EU should 'coordinate' Tobin tax ideas: Commission
(BRUSSELS) - European nations should use a tax on financial transactions to boost their income, European Commission policymakers argue in a report on economic strategy for the next decade.
"New tax bases, eg financial transactions, should be explored, in a coordinated way, as potential sources of government revenues," according to the European Commission's "2020" vision, seen by AFP and due to be published on March 3.
Post-economic crisis moves to tax the finance industry have moved higher up the political agenda but still divide European Union leaders, while efforts to coordinate such a tax on a pan-European basis would face huge obstacles as taxation is a reserved power at national level.

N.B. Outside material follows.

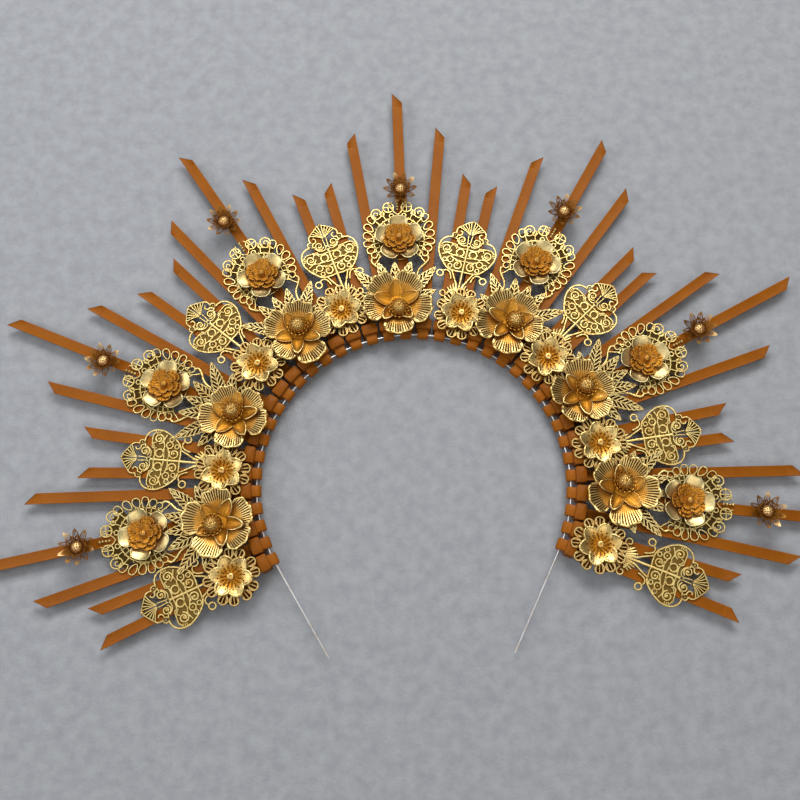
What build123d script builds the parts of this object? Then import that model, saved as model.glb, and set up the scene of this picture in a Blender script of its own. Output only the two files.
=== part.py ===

Nevertheless, the new European Commissioner for financial services, Frenchman Michel Barnier, is a professed backer of so-called 'Tobin' tax ideas.
Barnier said in a recent AFP interview that such contributions from banks, insurers and markets could be used to lessen the budgetary load on states weighed down with post-crisis deficits and debts, or to take on challenges like fighting climate change or ring-fencing food security.
Britain's Chancellor Alistair Darling, whom Barnier will visit in the City of London next month, said last week that EU finance ministers had a "constructive discussion" on proposals by Sweden for "a levy on systemically important financial institutions," which will be debated in Madrid in April.